Thursday, September 07, 2006

RANDOM THOUGHTS

GEORGE W. BUSH, PAKISTAN AND OSAMA BIN LADEN


In light of the latest news that some sort of peace accord has been signed that implicitly gives bin Laden and the Taliban a Get Out of Jail Free card in Pakistan (more below), I thought I'd take a quick trip down memory lane and revisit some of my old favorites as we chronicle the up-and-down relationship between Bush and bin Laden.

We start, appropriately enough, at a beginning of sorts. Just six days after September 11, 2001, Bush said Bush said, "I want justice. And there's an old poster out West… I recall, that said, 'Wanted, Dead or Alive.'"

The cowboy Bush was out in force that day. But sometime in the next six months, that cowboy lost his way. "So I don't know where he is. You know, I just don't spend that much time on him, to be honest with you." Bush made this comment March 13, 2002.

In the days following 9/11 Bush addressed a joint session of Congress and made the claim that you're either wit us or you're agin us, or something else more grammatically correct. On Tuesday, he reiterated that sentiment when he said, "America makes no distinction between those who commit acts of terror, and those that harbor and support them, because they're equally guilty of murder."

Also on Tuesday, Bush was quoting the man he doesn't spend that much time thinking about
in order to drum up support for the war in Iraq. (Osama may actually be the very definition of "friends with benefits." Bush doesn't call him all that often, but when the cowboy needs "a hookup" well then Osama is there ready to provide. What a whore...)

Now comes the latest news from ABC News Blog:
Osama bin Laden, America's most wanted man, will not face capture in Pakistan if he agrees to lead a "peaceful life," Pakistani officials tell ABC News. The surprising announcement comes as Pakistani army officials announced they were pulling their troops out of the North Waziristan region as part of a "peace deal" with the Taliban.
If he is in Pakistan, bin Laden "would not be taken into custody," Major General Shaukat Sultan Khan told ABC News in a telephone interview, "as long as one is being like a peaceful citizen."
Bin Laden is believed to be hiding somewhere in the tribal areas of Pakistan, near the Afghanistan border, but U.S. officials say his precise location is unknown. In addition to the pullout of Pakistani troops, the "peace agreement" between Pakistan and the Taliban also provides for the Pakistani army to return captured Taliban weapons and prisoners.
I'm curious to see what Bush's response to this is going to be when he has another of his rare press conferences. It is there when he is at his most flustered and though I'm certain that he'll be properly prepped for the question, he will inevitably fall off the wagon, so to speak, and ramble on about Pakistan being a good ally in the "war on terror" even though they've totally given up the hunt for Osama, assuming any actual hunt was ever actually on in the first place. To me, this whole thing was and is a farce. Pakistani "President" Pervez Musharraf never had the kind of political clout needed to go after the man that is so beloved by so many in the region. It would more than likely been political (if not actual) suicide to do so. Pakistan just stopped pretending anymore, much like the U.S. did when it shut down the CIA's bin Laden task force at the end of 2005.
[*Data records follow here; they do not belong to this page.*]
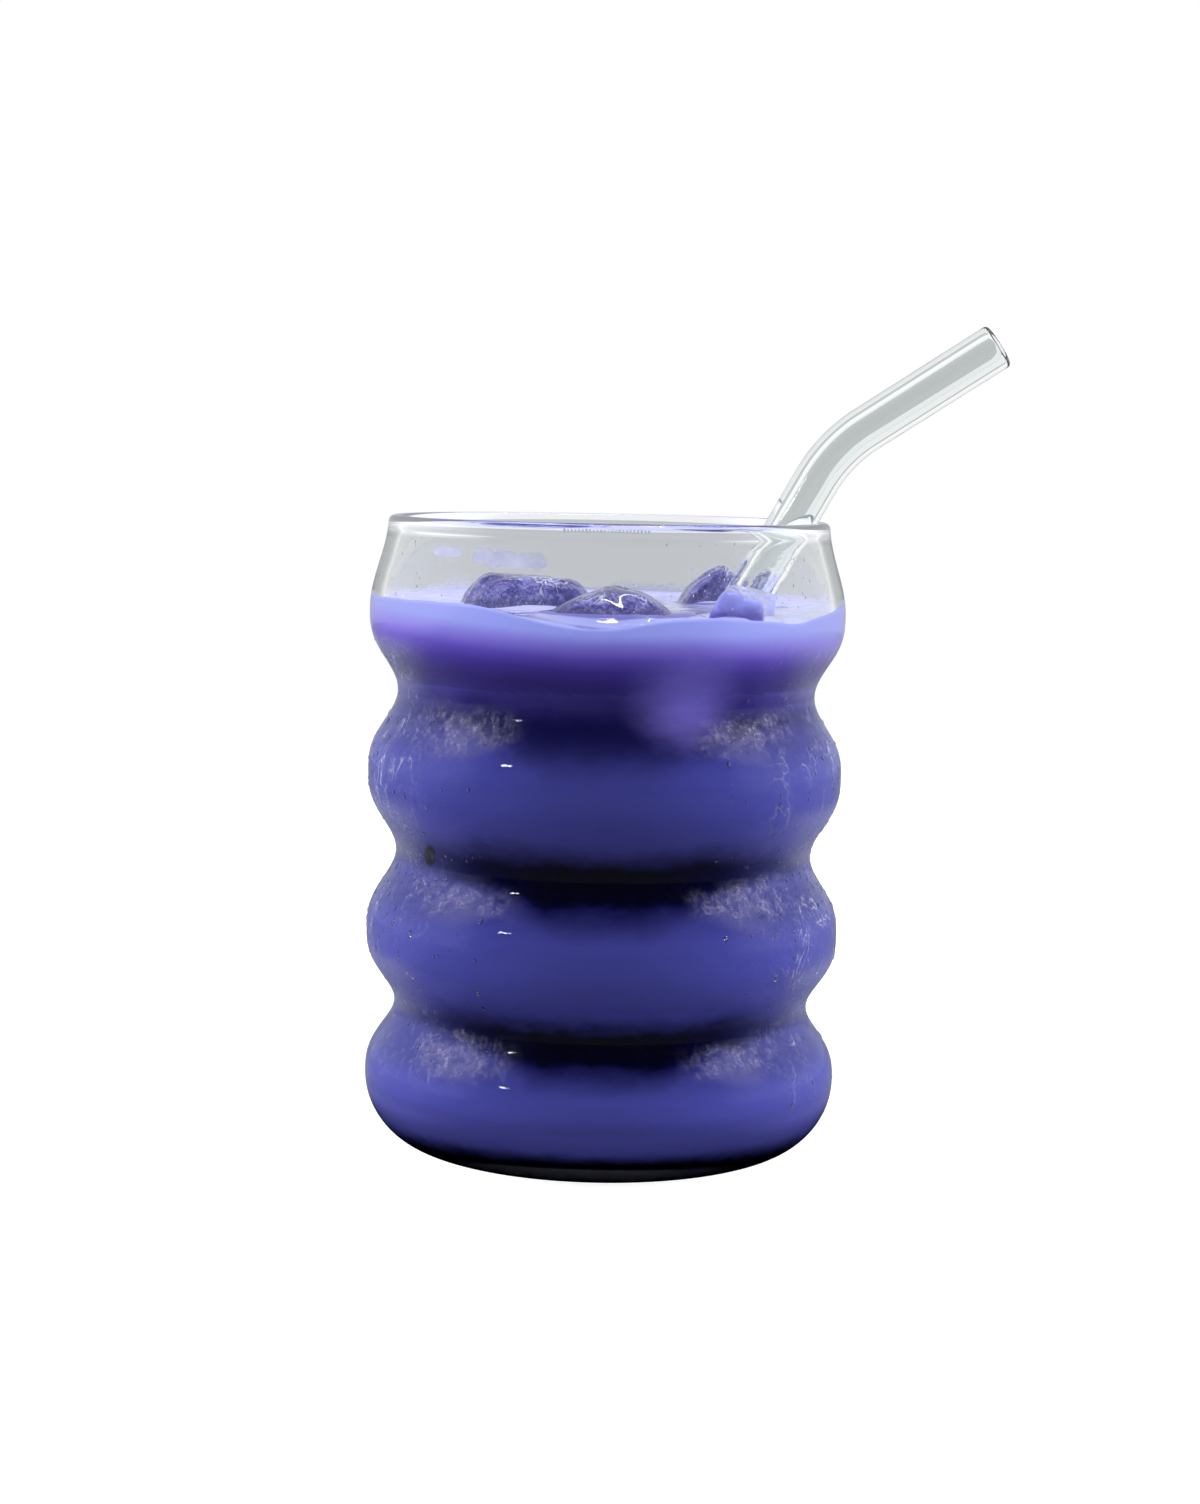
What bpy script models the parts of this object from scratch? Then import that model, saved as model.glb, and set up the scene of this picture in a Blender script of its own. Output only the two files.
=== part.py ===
# Rippled glass tumbler of taro tea with ice and a bent glass straw.
# Metres, +Z up. The origin is the middle of the foot, on the surface that the tumbler stands on.
import math
import random

import bmesh
import bpy
from mathutils import Matrix, Vector

# Tumbler: four round bulges with three waists, and a plain neck that narrows to the rim.
CUP_HEIGHT = 0.1095
BULGE_RADIUS = 0.0414
WAIST_RADIUS = 0.0364
RIM_RADIUS = 0.0383
FOOT_RADIUS = 0.0325
BULGE_HEIGHTS = (0.0118, 0.0372, 0.0652, 0.0933)
WALL = 0.0023
BASE_THICKNESS = 0.005
FLOOR_RADIUS = 0.028
TURN_STEPS = 36
RIPPLE_STEPS = 4
# A power over 1 makes the bulges broader than the waists.
RIPPLE_POWER = 1.5
FOOT_POWER = 0.62

# Drink: filled to just above the widest ring of the top bulge.
DRINK_LEVEL = 0.0946
GAP = 0.0003

# Straw: a glass tube that leans on the right of the rim and bends over it.
STRAW_RADIUS = 0.004
STRAW_WALL = 0.0018
STRAW_SIDES = 16
STRAW_LEAN = math.radians(61.0)
STRAW_END_CLEARANCE = 0.0008
STRAW_NECK_ABOVE_RIM = 0.0139
STRAW_BEND_RADIUS = 0.024
STRAW_BEND_STEPS = 6
STRAW_TIP_LENGTH = 0.0332
STRAW_TIP_RISE = math.radians(34.0)
STRAW_TIP_FORWARD = math.radians(13.0)
STRAW_END_ROUNDING = 0.0006

# Ice: centre, size, turn about X, Y and Z in degrees, and the seed of its uneven corners.
ICE = {
    "ice_left": ((-0.0141, -0.0055, 0.0915), (0.0225, 0.0165, 0.0152), (0, 4, 6), 3),
    "ice_middle": ((0.0016, -0.0260, 0.0905), (0.0265, 0.0175, 0.0166), (-6, 3, -3), 8),
    "ice_right": ((0.0182, 0.0150, 0.0938), (0.0090, 0.0100, 0.0150), (0, 30, 6), 5),
    "ice_small": ((0.0276, 0.0080, 0.0962), (0.0054, 0.0048, 0.0080), (8, 8, 0), 11),
    "ice_slab": ((0.0213, -0.0205, 0.0909), (0.0095, 0.0150, 0.0145), (5, 14, -12), 21),
}
ICE_UNEVENNESS = 0.09
ICE_CLEARANCE = 0.0004

GLASS_COLOUR = (0.82, 0.85, 0.86)
DRINK_COLOUR = (0.16, 0.13, 0.55)
ICE_COLOUR = (0.45, 0.42, 0.78)


def clear_scene():
    for item in list(bpy.data.objects):
        bpy.data.objects.remove(item, do_unlink=True)


def new_collection(name):
    group = bpy.data.collections.new(name)
    bpy.context.scene.collection.children.link(group)
    return group


def new_material(name, colour, roughness, alpha=1.0, transmission=0.0):
    material = bpy.data.materials.new(name)
    material.use_nodes = True
    shader = material.node_tree.nodes["Principled BSDF"]
    shader.inputs["Base Color"].default_value = (*colour, 1.0)
    shader.inputs["Roughness"].default_value = roughness
    shader.inputs["Metallic"].default_value = 0.0
    shader.inputs["Alpha"].default_value = alpha
    shader.inputs["Transmission Weight"].default_value = transmission
    return material


def add_object(name, mesh, group, material=None):
    item = bpy.data.objects.new(name, mesh)
    group.objects.link(item)
    if material is not None:
        mesh.materials.append(material)
    return item


def mark_as_cutter(item):
    item.hide_render = True
    item.display_type = "WIRE"


def swell(share, power):
    # Goes smoothly from 1 at the widest ring to 0 at the narrowest one.
    dip = (1.0 - math.cos(math.pi * share)) / 2.0
    return 1.0 - dip ** power


def outer_radius(height):
    # Radius of the outside of the tumbler at a height between the foot and the rim.
    lowest, highest = BULGE_HEIGHTS[0], BULGE_HEIGHTS[-1]
    if height <= lowest:
        share = (lowest - height) / lowest
        return FOOT_RADIUS + (BULGE_RADIUS - FOOT_RADIUS) * (1.0 - share * share) ** FOOT_POWER
    if height >= highest:
        share = (height - highest) / (CUP_HEIGHT - highest)
        return RIM_RADIUS + (BULGE_RADIUS - RIM_RADIUS) * swell(share, 1.0)
    for below, above in zip(BULGE_HEIGHTS, BULGE_HEIGHTS[1:]):
        if height <= above:
            half = (above - below) / 2.0
            share = min(height - below, above - height) / half
            return WAIST_RADIUS + (BULGE_RADIUS - WAIST_RADIUS) * swell(share, RIPPLE_POWER)


def ripple_heights():
    # Ring heights from the lowest bulge to the highest one, closer together at each waist.
    heights = [BULGE_HEIGHTS[0]]
    for below, above in zip(BULGE_HEIGHTS, BULGE_HEIGHTS[1:]):
        for half in (0, 1):
            for step in range(1, RIPPLE_STEPS + 1):
                share = (half + step / RIPPLE_STEPS) / 2.0
                heights.append(below + (above - below) * share)
    return heights


def arc(centre, radii, start, end, steps):
    # Points of an elliptical arc in the profile plane, from start to end in degrees.
    points = []
    for step in range(steps + 1):
        angle = math.radians(start + (end - start) * step / steps)
        across = centre[0] + radii[0] * math.cos(angle)
        up = centre[1] + radii[1] * math.sin(angle)
        points.append((across, up))
    return points


def inner_wall(gap, top):
    # Points up the inside from the middle of the floor to a height, drawn in by a gap.
    lowest = BULGE_HEIGHTS[0]
    floor = BASE_THICKNESS + gap
    side = outer_radius(lowest) - WALL - gap
    points = [(0.0, floor)]
    points += arc((FLOOR_RADIUS, lowest), (side - FLOOR_RADIUS, lowest - floor), -90, 0, 4)
    for height in ripple_heights()[1:]:
        points.append((outer_radius(height) - WALL - gap, height))
    steps = 3
    last = BULGE_HEIGHTS[-1]
    if top - last < 0.002:
        steps = 1
    for step in range(1, steps + 1):
        height = last + (top - last) * step / steps
        points.append((outer_radius(height) - WALL - gap, height))
    return points


def turned_object(name, points, group, material):
    # A profile in the XZ plane, turned once about Z.
    verts = [(across, 0.0, up) for across, up in points]
    edges = [(i, i + 1) for i in range(len(verts) - 1)]
    mesh = bpy.data.meshes.new(name)
    mesh.from_pydata(verts, edges, [])
    item = add_object(name, mesh, group, material)
    turn = item.modifiers.new("Turn", "SCREW")
    turn.axis = "Z"
    turn.angle = 2.0 * math.pi
    turn.steps = TURN_STEPS
    turn.render_steps = TURN_STEPS
    turn.use_merge_vertices = True
    turn.merge_threshold = 0.00001
    turn.use_smooth_shade = True
    return item


def make_cup(group):
    glass = new_material("cup_glass", GLASS_COLOUR, 0.04, 0.35, 1.0)
    lip = WALL / 2.0
    shoulder = CUP_HEIGHT - lip
    inside = inner_wall(0.0, shoulder)
    lip_middle = (outer_radius(shoulder) - lip, shoulder)
    over_lip = arc(lip_middle, (lip, lip), 180, 0, 4)
    outside = []
    highest, lowest = BULGE_HEIGHTS[-1], BULGE_HEIGHTS[0]
    for share in (0.72, 0.4):
        height = highest + (shoulder - highest) * share
        outside.append((outer_radius(height), height))
    for height in reversed(ripple_heights()):
        outside.append((outer_radius(height), height))
    for share in (0.6, 0.3, 0.1, 0.0):
        outside.append((outer_radius(lowest * share), lowest * share))
    outside.append((0.0, 0.0))
    return turned_object("cup", inside[:-1] + over_lip + outside, group, glass)


def straw_directions():
    lower = Vector((math.cos(STRAW_LEAN), 0.0, math.sin(STRAW_LEAN)))
    level = math.cos(STRAW_TIP_FORWARD)
    upper = Vector((
        level * math.cos(STRAW_TIP_RISE),
        -math.sin(STRAW_TIP_FORWARD),
        level * math.sin(STRAW_TIP_RISE),
    ))
    return lower, upper


def straw_path(extra):
    # Middle line of the straw: the straight leg, the bend as an arc and the straight tip.
    lower, upper = straw_directions()
    lip_height = CUP_HEIGHT - WALL / 2.0
    lip_radius = outer_radius(lip_height) - WALL
    reach = (STRAW_RADIUS + GAP) / math.sin(STRAW_LEAN)
    at_rim = Vector((lip_radius - reach, 0.0, lip_height))
    end_height = BASE_THICKNESS + STRAW_END_CLEARANCE + STRAW_RADIUS * math.cos(STRAW_LEAN)
    start = at_rim - lower * ((at_rim.z - end_height) / lower.z)
    corner = at_rim + lower * (STRAW_NECK_ABOVE_RIM / lower.z)
    turn = lower.angle(upper)
    tangent = STRAW_BEND_RADIUS * math.tan(turn / 2.0)
    inward = (upper - lower * lower.dot(upper)).normalized()
    bend_start = corner - lower * tangent
    points = [start - lower * extra]
    for step in range(STRAW_BEND_STEPS + 1):
        angle = turn * step / STRAW_BEND_STEPS
        along = lower * (STRAW_BEND_RADIUS * math.sin(angle))
        across = inward * (STRAW_BEND_RADIUS * (1.0 - math.cos(angle)))
        points.append(bend_start + along + across)
    points.append(corner + upper * (STRAW_TIP_LENGTH + extra))
    return points


def tube_mesh(name, points, radius):
    # An open tube: a curve with a round bevel, turned into a mesh.
    curve = bpy.data.curves.new(name + "_line", "CURVE")
    curve.dimensions = "3D"
    curve.bevel_depth = radius
    curve.bevel_resolution = STRAW_SIDES // 2 - 2
    curve.use_fill_caps = False
    spline = curve.splines.new("POLY")
    spline.points.add(len(points) - 1)
    for spot, point in zip(spline.points, points):
        spot.co = (*point, 1.0)
    guide = bpy.data.objects.new(name + "_line", curve)
    bpy.context.scene.collection.objects.link(guide)
    graph = bpy.context.evaluated_depsgraph_get()
    mesh = bpy.data.meshes.new_from_object(guide.evaluated_get(graph))
    mesh.name = name
    bpy.data.objects.remove(guide, do_unlink=True)
    bpy.data.curves.remove(curve)
    return mesh


def hollow_tube(name, group, grow, material=None):
    mesh = tube_mesh(name, straw_path(grow), STRAW_RADIUS + grow)
    mesh.shade_smooth()
    mesh.set_sharp_from_angle(angle=math.radians(50))
    item = add_object(name, mesh, group, material)
    wall = item.modifiers.new("Wall", "SOLIDIFY")
    wall.thickness = STRAW_WALL + 2.0 * grow
    wall.offset = -1.0
    return item


def make_straw(group):
    glass = new_material("straw_glass", GLASS_COLOUR, 0.03, 0.35, 1.0)
    straw = hollow_tube("straw", group, 0.0, glass)
    rounding = straw.modifiers.new("Fire polish", "BEVEL")
    rounding.width = STRAW_END_ROUNDING
    rounding.segments = 2
    rounding.limit_method = "ANGLE"
    rounding.angle_limit = math.radians(60)
    return straw


def ice_lump(name, group, grow, material=None):
    # A block with uneven corners, softened by subdivision.
    centre, size, turns, seed = ICE[name]
    draw = random.Random(seed)
    shape = bmesh.new()
    bmesh.ops.create_cube(shape, size=1.0)
    bmesh.ops.subdivide_edges(shape, edges=shape.edges[:], cuts=1, use_grid_fill=True)
    for vert in shape.verts:
        for axis in range(3):
            shift = draw.uniform(-ICE_UNEVENNESS, ICE_UNEVENNESS) * min(size)
            vert.co[axis] = vert.co[axis] * (size[axis] + 2.0 * grow) + shift
    place = Matrix.Translation(centre)
    for axis, turn in zip("XYZ", turns):
        place = place @ Matrix.Rotation(math.radians(turn), 4, axis)
    bmesh.ops.transform(shape, matrix=place, verts=shape.verts[:])
    mesh = bpy.data.meshes.new(name)
    shape.to_mesh(mesh)
    shape.free()
    mesh.shade_smooth()
    item = add_object(name, mesh, group, material)
    soften = item.modifiers.new("Soften", "SUBSURF")
    soften.levels = 1
    soften.render_levels = 1
    return item


def make_ice(group):
    frozen = new_material("ice", ICE_COLOUR, 0.08, 0.7, 0.6)
    for name in ICE:
        ice_lump(name, group, 0.0, frozen)


def make_drink(group, cutters):
    # Fills the inside up to its level, and leaves room for the ice and the wall of the straw.
    tea = new_material("taro_tea", DRINK_COLOUR, 0.12)
    points = inner_wall(GAP, DRINK_LEVEL)
    points.append((0.0, DRINK_LEVEL))
    drink = turned_object("drink", points, group, tea)
    for name in ICE:
        hollow = ice_lump(name, cutters, ICE_CLEARANCE)
        hollow.name = name + "_hollow"
        mark_as_cutter(hollow)
    mark_as_cutter(hollow_tube("straw_hollow", cutters, GAP))
    cut = drink.modifiers.new("Room for ice and straw", "BOOLEAN")
    cut.operation = "DIFFERENCE"
    cut.operand_type = "COLLECTION"
    cut.collection = cutters
    return drink


def main():
    clear_scene()
    group = new_collection("taro_tea_tumbler")
    cutters = new_collection("cutters")
    make_cup(group)
    make_ice(group)
    make_straw(group)
    make_drink(group, cutters)


main()
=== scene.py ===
# Iced taro tea in a rippled glass, dressed for a studio picture.
# Metres, +Z up, the glass stands on z = 0 and is seen from -Y.
import math

import bpy
import numpy as np
from mathutils import Matrix, Vector


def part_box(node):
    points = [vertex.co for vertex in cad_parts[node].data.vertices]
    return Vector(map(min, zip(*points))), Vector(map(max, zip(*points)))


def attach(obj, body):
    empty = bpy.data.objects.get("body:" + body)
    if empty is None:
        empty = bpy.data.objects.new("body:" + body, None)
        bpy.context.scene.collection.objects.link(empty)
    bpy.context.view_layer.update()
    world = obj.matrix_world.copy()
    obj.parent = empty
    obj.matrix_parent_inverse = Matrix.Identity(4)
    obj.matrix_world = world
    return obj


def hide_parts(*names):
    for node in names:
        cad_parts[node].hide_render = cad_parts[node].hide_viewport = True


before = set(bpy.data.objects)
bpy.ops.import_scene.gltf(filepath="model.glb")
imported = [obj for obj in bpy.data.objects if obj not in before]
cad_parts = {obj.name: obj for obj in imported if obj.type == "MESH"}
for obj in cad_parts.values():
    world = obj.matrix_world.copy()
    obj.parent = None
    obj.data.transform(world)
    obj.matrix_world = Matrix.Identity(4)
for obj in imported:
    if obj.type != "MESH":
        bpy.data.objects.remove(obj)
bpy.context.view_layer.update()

mm = 0.001

# The tumbler's own sizes, as its solids have them.
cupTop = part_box("cup")[1]
tumbler = {
    "height": cupTop.z,
    "bulgeRadius": cupTop.x,
    "waistRadius": 36.4 * mm,
    "rimRadius": 38.3 * mm,
    "footRadius": 32.5 * mm,
    "bulgeHeights": (11.8 * mm, 37.2 * mm, 65.2 * mm, 93.3 * mm),
    "wall": 2.3 * mm,
    "base": 5.0 * mm,
    "floorRadius": 28.0 * mm,
    "ripplePower": 1.5,
    "footPower": 0.62,
}
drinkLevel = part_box("drink")[1].z


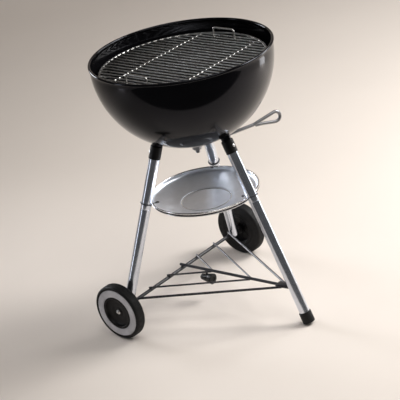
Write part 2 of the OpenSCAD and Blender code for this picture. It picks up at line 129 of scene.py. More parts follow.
def new_finish(name):
    """A material, with its node tree and its surface shader."""
    finish = bpy.data.materials.new(name)
    finish.use_nodes = True
    return finish, finish.node_tree, finish.node_tree.nodes["Principled BSDF"]


def add_node(tree, kind, **settings):
    made = tree.nodes.new(kind)
    for key, value in settings.items():
        setattr(made, key, value)
    return made


def set_inputs(made, **values):
    """Sets a node's inputs by name, each to a value or to what another node gives."""
    for key, value in values.items():
        socket = made.inputs[key.replace("_", " ")]
        if isinstance(value, bpy.types.NodeSocket):
            made.id_data.links.new(value, socket)
        else:
            socket.default_value = value
    return made


def noise_at(tree, vector, **values):
    made = add_node(tree, "ShaderNodeTexNoise")
    return set_inputs(made, Vector=vector, **values).outputs["Fac"]


def remap(tree, value, **values):
    made = add_node(tree, "ShaderNodeMapRange")
    return set_inputs(made, Value=value, **values).outputs["Result"]


def calc(tree, operation, *values, clamped=False):
    """One sum on masks, each of its values a number or what another node gives."""
    made = add_node(tree, "ShaderNodeMath", operation=operation, use_clamp=clamped)
    for socket, value in zip(made.inputs, values):
        if isinstance(value, bpy.types.NodeSocket):
            tree.links.new(value, socket)
        else:
            socket.default_value = value
    return made.outputs["Value"]


def new_group(name, inputs, outputs):
    """An empty shader group: its inputs are (name, kind, start value) rows, its outputs (name, kind) rows."""
    group = bpy.data.node_groups.new(name, "ShaderNodeTree")
    for label, kind, start in inputs:
        socket = group.interface.new_socket(name=label, in_out="INPUT", socket_type=kind)
        if start is not None:
            socket.default_value = start
    for label, kind in outputs:
        group.interface.new_socket(name=label, in_out="OUTPUT", socket_type=kind)
    return group, group.nodes.new("NodeGroupInput"), group.nodes.new("NodeGroupOutput")


# Mottle: a soft cloudy value between Low and High, the unevenness of a sprayed or cast surface
mottle_group, g_in, g_out = new_group(
    "Mottle",
    [("Vector", "NodeSocketVector", None), ("Scale", "NodeSocketFloat", 20.0),
     ("Low", "NodeSocketFloat", 0.0), ("High", "NodeSocketFloat", 1.0)],
    [("Value", "NodeSocketFloat")])
cloud = noise_at(mottle_group, g_in.outputs["Vector"], Scale=g_in.outputs["Scale"], Detail=5.0, Roughness=0.6)
spread = remap(mottle_group, cloud, From_Min=0.3, From_Max=0.7, To_Min=g_in.outputs["Low"],
               To_Max=g_in.outputs["High"])
mottle_group.links.new(spread, g_out.inputs["Value"])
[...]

It's completely obvious to anyone with a pulse and half a brain that it was never Bush's intention to capture bin Laden. Clearly, the man is much more effective to Bush as a live boogeyman than a dead regular man. On the flip side, it is my opinion that Osama has nothing but love, in an admittedly twisted sort of way, for George W. Bush. They have a truly symbiotic relationship. Both men feed into the other's greatest desires; for Bush (and his group), it's to accumulate more power. For bin Laden, it's to foment more chaos.
Bin Laden unleashed the ultimate chaos by destroying the seeming invincibility of the American homeland, which led to more power for Bush to battle this chaos. Bush used this power but had no actual plan to combat the chaos and thus, more chaos was born. One begats the other begats the other. It's like watching two cobras in a mating dance. They circle around each other, hypnotic in their movements, but deadly to any who happens to get too close.

So now, Bush's close ally in the "war on terror" has all but given Osama a pass. While they claim that Osama would be arrested if he happens to be, I don't know, walking down a street in Islamabad singing Christmas carols, there will no further effort to "smoke him out." Will Bush continue to not make a distinction between those who commit acts of terror and those who harbor them? Where does Pakistan fall on the scale of "wit us or agin us"?